To give you a clearer example that adds to the revival of the ancient sense of deity, take the word “lar”. It’s still used in my native tongue, where it carries the meaning of “home”. Hence the well-known sentence “home sweet home” translates as “lar doce lar”. So when dealing with the concept of Lares, as in Family Lares or Lares Viales, I instinctively think of something on a domestic or familial level. Not a revered entity on a high place, a patron with whom you have a professional relationship or an infernal power wrapped up in religious taboos, but something closer, more personal, akin to a relative or family friend. Even if just a side or aspect of a deity that is normally more distant or terrible. And there’s also an impact on ritual, for instead of pouring a libation to Vesta after placing the main offerings in the ritual fire, I pour it to my Lares, because the Portuguese word for fireplace is “lareira” – the “eira” (place or ground) of the Lar. In fact, there’s a connection or at least similarity between “lareira” and Lararium.
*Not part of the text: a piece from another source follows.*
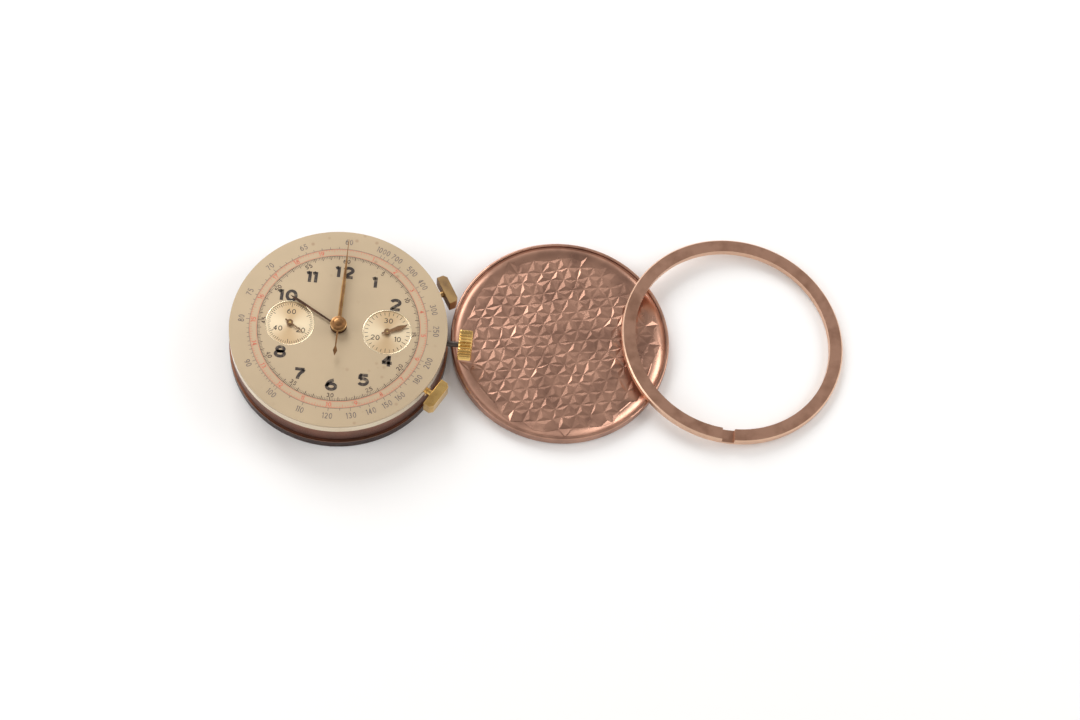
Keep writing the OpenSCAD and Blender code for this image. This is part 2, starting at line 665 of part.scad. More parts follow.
// ---- Motion works and going hands ----
module cannon_pinion() color([0.55, 0.56, 0.6]) difference() {
    union() {
        layer(0.45, 0.7) gear(cannon_leaves, motion_m, gap_towards(cannon_leaves, -60));
        post(centre, 0.7, -1.35, 0.35);
        post(centre, 0.62, 0.3, 0.5);
    }
    post(centre, 0.42 + running, -1.2, 1);
    post(centre, 0.25, -1.5, 1);
}
module minute_wheel() color([0.85, 0.7, 0.38]) difference() {
    union() {
        layer(0.45, 0.65) translate(minute_wheel_at)
            gear(minute_wheel_teeth, motion_m, minute_wheel_phase);
        layer(0.12, 0.45) translate(minute_wheel_at)
            gear(minute_leaves, hour_m, gap_towards(minute_leaves, 120));
    }
    post(minute_wheel_at, 0.2 + running, 0, 1);
}
module hour_wheel() color([0.85, 0.7, 0.38]) difference() {
    union() {
        layer(0.1, 0.3) gear(hour_wheel_teeth, hour_m, tooth_towards(hour_wheel_teeth, -60));
        post(centre, 1, -0.9, 0.2);
    }
    post(centre, 0.7 + running, -1, 1);
}
module setting_wheel() color([0.6, 0.62, 0.66]) layer(0.45, 0.65) translate(setting_at)
    difference() {
        gear(setting_teeth, motion_m, setting_phase);
        circle(0.2 + running);
    }
module transfer_setting_wheel() color([0.6, 0.62, 0.66]) layer(0.45, 0.65)
    translate(transfer_at) difference() {
        gear(transfer_teeth, motion_m, transfer_phase);
        circle(0.2 + running);
    }
// A flat hand that points at an angle clockwise from 12 o'clock
module hand(at, a, bottom, t, points) translate([at.x, at.y, bottom]) rotate(-a)
    linear_extrude(t) polygon(points);
// The outline of a hand from half widths along its length, as [[y, half width], ...]
function outline(sides) = concat([for (s = sides) [s[1], s[0]]],
    [for (i = [len(sides) - 1 : -1 : 0]) [-sides[i][1], sides[i][0]]]);
module hour_hand() color([0.2, 0.13, 0.09]) difference() {
    union() {
        hand(centre, 300, hour_hand_z, 0.14, outline([[0, 0.3], [2, 0.3], [7.5, 0.42], [9.3, 0.1]]));
        translate([0, 0, hour_hand_z]) cylinder(r = 1.3, h = 0.14);
    }
    translate([0, 0, hour_hand_z - over]) cylinder(r = 1, h = 1);
}
module minute_hand() color([0.75, 0.55, 0.28]) difference() {
    union() {
        hand(centre, 0, minute_hand_z, 0.14, outline([[0, 0.3], [6.5, 0.32], [12.3, 0.08]]));
        translate([0, 0, minute_hand_z]) cylinder(r = 1.2, h = 0.14);
    }
    translate([0, 0, minute_hand_z - over]) cylinder(r = 0.7, h = 1);
}
module small_seconds_hand() color([0.35, 0.25, 0.15]) difference() {
    union() {
        hand(fourth_at, 123, face_z + 0.15, 0.1, outline([[-0.9, 0.1], [0, 0.12], [2.4, 0.05]]));
        translate([fourth_at.x, fourth_at.y, face_z + 0.12]) cylinder(r = 0.5, h = 0.18);
    }
    post(fourth_at, 0.2, -1, 0);
}

// ---- Keyless works ----
module stem() color([0.55, 0.55, 0.57]) along_stem([[pilot_x, square_x, pilot_r],
    [square_x, hub_x, square_r], [hub_x, key_groove_x, hub_r],
    [key_groove_x, key_groove_x + key_groove_w, key_groove_r],
    [key_groove_x + key_groove_w, hub_end_x, hub_r], [hub_end_x, crown_x + crown_l / 2, stem_r]]);
module crown() color([0.86, 0.64, 0.3]) translate([crown_x, 0, seat_z - stem_depth])
    rotate([0, 90, 0]) difference() {
        union() {
            linear_extrude(crown_l) gear(crown_ridges, crown_d / (crown_ridges + 1.6));
            cylinder(r = crown_d / 2 - 0.45, h = crown_l + 0.12);
        }
        translate([0, 0, -over]) cylinder(r = stem_r, h = crown_l / 2 + over);
    }
module winding_pinion() color([0.6, 0.62, 0.66]) difference() {
    translate([winding_x, 0, seat_z - stem_depth]) rotate([0, 90, 0])
        linear_extrude(winding_l) gear(winding_leaves, wind_m);
    along_stem([[winding_x - 1, winding_x + 2, hub_r + running]]);
}
module clutch_wheel() color([0.6, 0.62, 0.66]) difference() {
    along_stem([[clutch_x, clutch_groove_x, clutch_r],
        [clutch_groove_x - over, clutch_groove_x + clutch_groove_w + over, 0.7],
        [clutch_groove_x + clutch_groove_w, clutch_x + clutch_l, clutch_r]]);
    along_stem([[clutch_x - 1, clutch_x + clutch_l + 1, square_r + running]]);
    // Radial teeth on the end that meets the setting wheel
    for (i = [0 : 5]) translate([clutch_x - over, 0, seat_z - stem_depth]) rotate([i * 30, 0, 0])
        translate([0, -clutch_r - over, -0.09]) cube([0.25, 2 * clutch_r + 2 * over, 0.18]);
}
module setting_lever() color([0.55, 0.56, 0.6]) {
    difference() {
        layer(0.35, 0.65) {
            bar(lever_pin, setting_lever_at, 0.6);
            bar(setting_lever_at, [12.7, 2.95], 0.5);
            translate(setting_lever_at) circle(0.6);
        }
        post(setting_lever_at, 0.3 + running, 0, 1);
    }
    post(lever_pin, 0.2, 0.6, stem_depth - key_groove_r - 0.05);
}
module yoke() color([0.55, 0.56, 0.6]) difference() {
    layer(0.35, 0.65) {
        bar([yoke_elbow.x, 0.3], yoke_elbow, 0.28);
        bar(yoke_elbow, yoke_at, 0.6);
        translate(yoke_at) circle(0.6);
    }
    post(yoke_at, 0.3 + running, 0, 1);
}

// ---- Chronograph works ----
// A reset heart whose low point faces the direction a
module heart(low, high, a) rotate(a) polygon([for (i = [0 : 47])
    let (t = i * 7.5) polar(low + (high - low) * (1 - abs(1 - t / 180)), t)]);
module chronograph_runner() color([0.85, 0.7, 0.38]) {
    layer(chrono_top, chrono_bottom) spoked(runner_teeth, runner_m, 0.8, 4);
    layer(record_top, record_bottom) bar(centre, polar(finger_r, 150), 0.3);
    layer(lever_top, lever_bottom) heart(0.55, 1.25, 0);
    post(centre, 0.5, bridge_bottom + 0.1, lever_bottom);
    post(centre, long_arbor_r, seat_z - chrono_hand_z - 0.3, cover_bridge_top + 0.25);
}
// A stepped dome carries the long thin hand and its tail
module chronograph_hand() color([0.78, 0.57, 0.3]) difference() {
    union() {
        hand(centre, 0, chrono_hand_z, 0.12, outline([[-5.5, 0.04], [-4.7, 0.34], [-3.9, 0.1],
            [0, 0.16], [14.9, 0.05]]));
        translate([0, 0, chrono_hand_z - 0.1]) rotate_extrude() polygon([[0, 0], [1.2, 0],
            [1.2, 0.3], [0.95, 0.4], [0.85, 0.4], [0.7, 0.62], [0.4, 0.72], [0, 0.74]]);
    }
    translate([0, 0, chrono_hand_z - 0.2]) cylinder(r = long_arbor_r, h = 0.5);
}
module minute_recorder() color([0.85, 0.7, 0.38]) {
    layer(record_top, record_bottom) translate(recorder_at)
        gear(recorder_teeth, recorder_m, tooth_towards(recorder_teeth, 217));
    layer(lever_top, lever_bottom) translate(recorder_at) heart(0.5, 1.3, 0);
    post(recorder_at, 0.4, record_top, lever_bottom);
    post(recorder_at, long_arbor_r, -0.7, cover_bridge_top + 0.25);
}
module minute_counter_hand() color([0.45, 0.32, 0.18]) difference() {
    union() {
        hand(recorder_at, 64.7, face_z + 0.15, 0.1,
            outline([[-0.9, 0.12], [0, 0.12], [1.9, 0.38], [2.5, 0.3], [3.3, 0.04]]));
        translate([recorder_at.x, recorder_at.y, face_z + 0.12]) cylinder(r = 0.5, h = 0.18);
    }
    post(recorder_at, long_arbor_r, -1, 0);
}
module recorder_transfer_wheel() color([0.85, 0.7, 0.38]) layer(record_top, record_bottom)
    translate(recorder_transfer_at) difference() {
        gear(recorder_transfer_teeth, recorder_m, gap_towards(recorder_transfer_teeth, 37));
        circle(0.25 + running);
    }
jumper_nose = recorder_at + polar(recorder_m * recorder_teeth / 2 + 0.35, 50);
module minute_jumper() color([0.5, 0.52, 0.56]) difference() {
    layer(record_top, record_bottom) {
        translate(jumper_at) circle(0.55);
        bar(jumper_at, jumper_nose, 0.26);
    }
    post(jumper_at, 0.3 + running, record_top - over, record_bottom + over);
}
coupling_angle = way(fourth_at, coupling_at);
module coupling_clutch() color([0.6, 0.62, 0.66]) {
    difference() {
        layer(bridge_bottom + 0.15, record_bottom) {
            translate(fourth_at) circle(1.15);
            bar(fourth_at, coupling_at, 0.7);
            translate(coupling_at) circle(0.5);
            bar(coupling_at, clutch_tail, 0.7);
        }
        post(fourth_at, 0.7 + running, bridge_bottom, chrono_top);
    }
    post(coupling_at, 0.25, record_bottom - 0.1, lever_top);
}
module coupling_wheel() color([0.85, 0.7, 0.38]) layer(chrono_top, chrono_bottom)
    translate(coupling_at) difference() {
        gear(coupling_teeth, runner_m, gap_towards(coupling_teeth, coupling_angle + 180));
        circle(0.25 + running);
    }
// A flat lever with a tab that stands up to meet a pusher's stem
module tabbed_lever(at, tab, side) {
    difference() {
        layer(lever_top, lever_bottom) {
            children();
            bar(at, tab, 0.8);
            translate(at) circle(0.85);
        }
        post(at, 0.45 + running, lever_top - over, lever_bottom + over);
    }
    translate([0, 0, seat_z - lever_bottom]) rotate(side * pusher_angle)
        translate([tab_reach - tab_t / 2, -tab_w / 2, 0])
        cube([tab_t, tab_w, lever_bottom - pusher_depth + 0.4]);
}
module operating_lever() color([0.6, 0.62, 0.66]) tabbed_lever(operating_at, start_tab, 1)
    bar(operating_at, [0.5, 11.3], 0.6);
module hammer() color([0.6, 0.62, 0.66]) tabbed_lever(hammer_at, reset_tab, -1) {
    bar(hammer_at, [3.7, -4], 0.9);
    bar([3.7, -4], [2.9, 0.6], 0.6);
    bar(hammer_at, [10.2, -5.2], 0.9);
    bar([10.2, -5.2], [9.9, 0.6], 0.6);
}
module switching_cam() color([0.6, 0.62, 0.66]) difference() {
    union() {
        layer(lever_top, lever_bottom) translate(cam_at) rotate(10) gear(6, 0.5);
        post(cam_at, 1.2, bridge_bottom + 0.1, lever_bottom);
    }
    post(cam_at, 0.4 + running, bridge_bottom, lever_bottom + over);
}

// ---- Pushers, cover and ring ----
module pusher(side) color([0.84, 0.63, 0.32]) pusher_frame(side) {
    translate([tab_reach + tab_t / 2 + 0.05, 0, 0]) rotate([0, 90, 0])
        cylinder(d = pusher_stem_d, h = wall_r + pusher_gap - tab_reach);
    translate([wall_r + pusher_gap, -pusher_w / 2, -pusher_h / 2])
        cube([pusher_l, pusher_w, pusher_h]);
}
module start_pusher() pusher(1);
module reset_pusher() pusher(-1);

// A shallow dish with a rolled rim, made by turning one profile
module dust_cover() color([0.8, 0.48, 0.37]) translate([cover_x, cover_y, 0])
    rotate_extrude($fn = 128) {
        square([cover_r - 0.5, cover_t]);
        translate([cover_r - 0.5, 0]) square([0.2, cover_h]);
        translate([cover_r - 0.5, cover_t / 2]) square([0.5, cover_h - cover_t / 2 - 0.2]);
        translate([cover_r - 0.25, cover_h - 0.25]) circle(0.25);
    }
module casing_ring() color([0.62, 0.4, 0.3]) translate([ring_x + ring_r, ring_y, 0])
    rotate([0, ring_tilt, 0]) translate([-ring_r, 0, 0]) difference() {
        union() {
            linear_extrude(ring_t - 0.2) ring(ring_r, ring_bore_r);
            translate([0, 0, ring_t - 0.2]) rotate_extrude($fn = 128)
                polygon([[ring_bore_r, 0], [ring_r, 0], [ring_r - 0.2, 0.2], [ring_bore_r, 0.2]]);
        }
        translate([-groove_w / 2, -ring_r - over, ring_t - groove_sink])
            cube([groove_w, ring_r - ring_bore_r + 1, groove_sink + over]);
    }

case_band();
dial_ring();
dial();
mainplate();
barrel_bridge();
train_bridge();
balance_cock();
pallet_cock();
chronograph_bridge();
screws();
jewels();
flat_springs();
pusher_tubes();
barrel();
mainspring();
barrel_arbor();
ratchet_wheel();
intermediate_wheel();
crown_wheel();
click();
centre_wheel();
third_wheel();
fourth_wheel();
driving_wheel();
small_seconds_hand();
escape_wheel();
pallet_fork();
balance_wheel();
hairspring();
regulator();
cannon_pinion();
minute_hand();
minute_wheel();
hour_wheel();
hour_hand();
setting_wheel();
transfer_setting_wheel();
winding_pinion();
clutch_wheel();
stem();
crown();
setting_lever();
yoke();
chronograph_runner();
chronograph_hand();
minute_recorder();
minute_counter_hand();
recorder_transfer_wheel();
minute_jumper();
coupling_clutch();
coupling_wheel();
operating_lever();
switching_cam();
hammer();
start_pusher();
reset_pusher();
dust_cover();
casing_ring();
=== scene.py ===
"""Looks of a hand-wound two-register chronograph watch, opened and laid out on the bench.

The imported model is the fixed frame. Its nodes keep their shapes and get their finishes here, and
the dial's printing, the crown, the pushers and the cover's embossed dish are modelled around it.
"""

import json
import math

import bpy
import numpy as np
from mathutils import Matrix, Vector


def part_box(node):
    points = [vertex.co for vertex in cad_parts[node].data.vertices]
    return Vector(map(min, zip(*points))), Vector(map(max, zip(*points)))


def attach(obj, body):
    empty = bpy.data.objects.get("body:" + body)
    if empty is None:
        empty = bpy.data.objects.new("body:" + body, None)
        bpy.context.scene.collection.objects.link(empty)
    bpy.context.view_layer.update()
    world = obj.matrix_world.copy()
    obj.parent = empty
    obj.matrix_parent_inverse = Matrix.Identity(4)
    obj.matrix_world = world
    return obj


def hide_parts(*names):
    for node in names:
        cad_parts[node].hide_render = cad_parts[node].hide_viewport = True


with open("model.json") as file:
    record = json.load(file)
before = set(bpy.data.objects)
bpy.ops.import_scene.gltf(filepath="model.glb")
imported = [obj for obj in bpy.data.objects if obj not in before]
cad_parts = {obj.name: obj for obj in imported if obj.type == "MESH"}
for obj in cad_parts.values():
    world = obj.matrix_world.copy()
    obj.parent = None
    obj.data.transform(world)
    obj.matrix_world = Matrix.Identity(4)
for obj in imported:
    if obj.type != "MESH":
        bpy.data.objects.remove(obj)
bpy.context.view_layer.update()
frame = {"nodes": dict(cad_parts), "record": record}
nodes = frame["nodes"]
MM = 0.001

# ---- Bench, light and camera ----
# A pale sheet of card under the parts and a soft tent round them. Large lamps stand behind and to
# the left, and the side that the viewer stands on is darker, which gives the metal its contrast.
bench_colour = (0.93, 0.925, 0.92, 1)
bench_size = 1.2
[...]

Of course, this holds the danger of semantic anachronism, in that an identical spelling may wrongly suggest an equally identical meaning. Caution, study and careful thinking are therefore advised. But if you find no contradiction and it actually enriches your practices, then by all means, go for it! This is reviving a religion through language, creating a living meaning and connection to your everyday life by means of everyday words. There will naturally be differences depending on whether you’re seeing things through Spanish, French or Portuguese lens, because those languages don’t have an identical vocabulary. Yet Roman polytheism was never uniform. It was a diverse religion with regional and local variations, so different practices and perspectives are not only natural, but well within the historical precedent. And again, once you connect with the Romanitas of today, in this case by means of a language, which is a doorway to culture and History, it’s easier to breathe modern life into an old religion and harder to feel the need to go back in time to get a sense of being Roman.